睫毛的互聯網時代盡管行業看漲,高善敏還是到年紀就隐退了,将生産工藝全部傳給了兒子鵬飛和兒媳瑤瑤,自己過上了帶孫子、享受天倫的日子。
說是“接班”,但其實兩輩人的經營思路有很大差異。
高善敏早年走南闖北,攢下的客戶以貿易公司為主,渠道資源都在線下。但到了下一輩,一切都不同了。
互聯網在這些年輕人身上留下了深刻的烙印。
鵬飛日常經營睫毛之餘,偶爾會和行内的朋友一起打打網遊。為了同時方便做生意和遊戲,他們的網名、微信名都是“XX睫毛”。

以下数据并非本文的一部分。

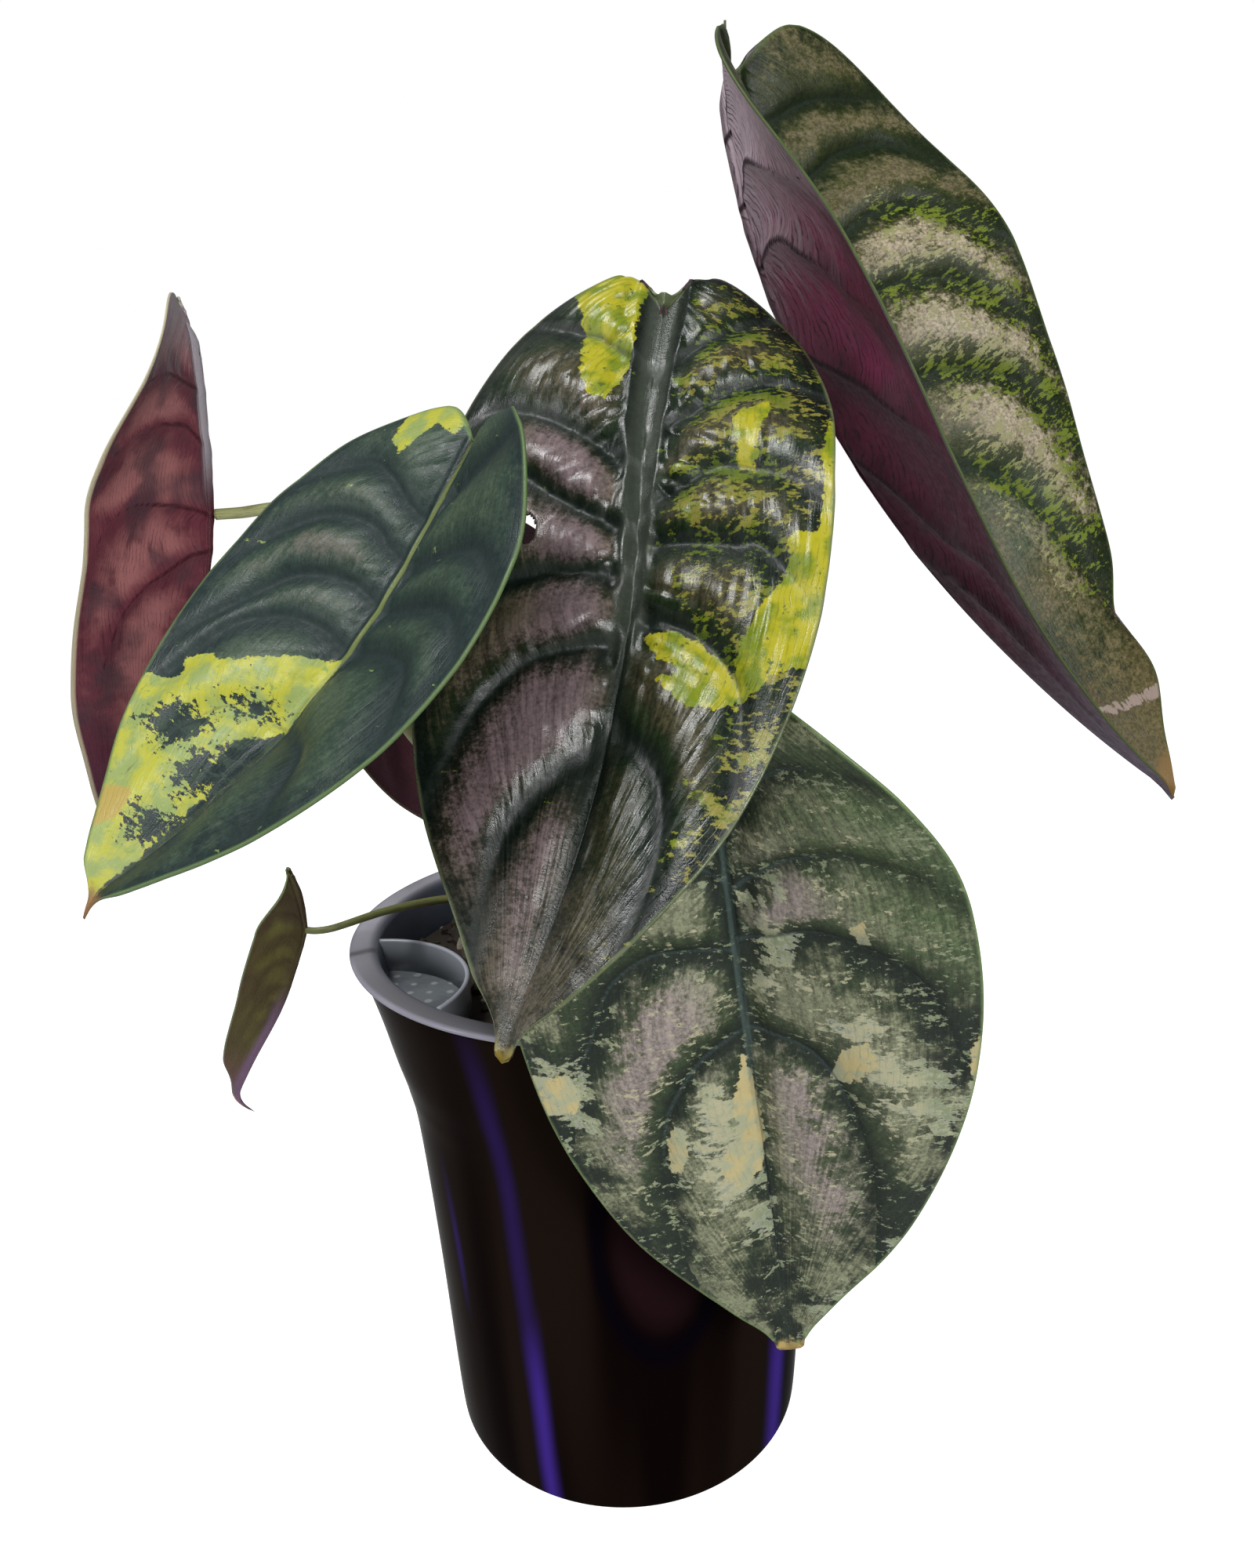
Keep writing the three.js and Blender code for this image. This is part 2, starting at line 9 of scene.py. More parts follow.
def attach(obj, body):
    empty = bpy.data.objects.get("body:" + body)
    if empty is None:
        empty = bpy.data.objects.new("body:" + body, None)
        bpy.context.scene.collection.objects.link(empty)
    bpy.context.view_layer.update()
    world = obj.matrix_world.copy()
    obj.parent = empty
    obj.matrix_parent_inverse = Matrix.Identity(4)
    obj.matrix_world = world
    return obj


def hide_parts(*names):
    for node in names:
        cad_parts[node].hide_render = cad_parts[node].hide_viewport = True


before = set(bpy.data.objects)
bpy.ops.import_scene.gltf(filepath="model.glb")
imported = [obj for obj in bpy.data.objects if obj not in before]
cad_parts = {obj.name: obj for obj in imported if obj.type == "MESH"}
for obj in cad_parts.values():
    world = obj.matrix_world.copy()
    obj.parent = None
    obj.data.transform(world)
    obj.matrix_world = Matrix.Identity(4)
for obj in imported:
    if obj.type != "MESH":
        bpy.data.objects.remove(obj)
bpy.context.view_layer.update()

MM = 0.001
TAU = 2 * math.pi

# ---- The seven leaves, in millimetres, with the same values as the solids ----
BLADE_HALF = 0.4
RIB_DEPTH = 0.7  # on a blade 160 long
STALK_GAP = 0.3  # between the rib and the end of its stalk
STALK_FOOT = 128.3
VEIN_ROWS = np.array([
    (0.00, 0.055, 0.055, 0.00, 0.055), (0.30, 0.000, 0.100, 0.09, 0.030),
    (0.74, 0.085, 0.165, 0.36, 0.070), (0.95, 0.230, 0.235, 0.52, 0.135),
    (1.00, 0.400, 0.315, 0.62, 0.235), (0.91, 0.585, 0.395, 0.74, 0.340),
    (0.67, 0.765, 0.485, 0.80, 0.460), (0.31, 0.905, 0.600, 0.55, 0.620),
    (0.00, 1.000, 1.000, 0.00, 1.000),
])  # margin across, margin down, root down, bow across, bow down
TIP_VEIN = len(VEIN_ROWS) - 1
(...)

這些年輕一代們開始充分利用互聯網來經營睫毛這個行當。
高善敏的兒子鵬飛以零售朵毛為主,一邊開淘寶店一邊和網紅合作賣貨。外甥女婷婷現今也完全靠1688接單;外甥陳琳則一邊維系着線下渠道,通過外貿公司銷往世界各地,一邊在1688上開店摸索。
外甥陳琳在摸索1688平台
陳琳摸索一段時間後感慨,觸網并非是将線下的生意轉移到線上,而是通過線上平台創造了新的增量。
其實,鵬飛三兄妹算是當地較早觸網的。受限于手工業的傳統,互聯網在當地企業的滲透水平參差不齊。
阿裡巴巴1688美妝日化負責人李俊曾到平度探訪,發現當地觸網的意識仍不強。更多的商家心态還在觀望階段。
可對于平度而言,早已過了高善敏們身體力行去跑市場、打江山的年代。老一輩們曆經十多年,一步一個腳印讓平度成為“睫毛之城”。
如今,貿易環境和方式發生了巨大變化。“睫毛之城”将來是否仍是平度?平度是否到了該與時俱進的時候?
想到這一點,李俊比當地的商家們更着急。每次到平度,他都要召集商家們,向他們宣傳觸網的好處。有時一聊,不知不覺就到了深夜。他說,雖然過程緩慢,但隻要堅持去做,終有一日會有成效。
好在,年輕一代已經率先開始改變。
如今,鵬飛每天一早到了公司,會先打開電腦打印訂單。妻子瑤瑤則剛剛做了雙眼皮手術,準備在恢複後開始做直播。
7月下旬的一個中午,鵬飛和陳琳以及業内的朋友們一塊兒吃了頓飯。席間,所有人都顧不上吃飯,一個個捧着手機,不時和進店的買家溝通着。
這樣的景象,在平度的睫毛行業正越來越多見。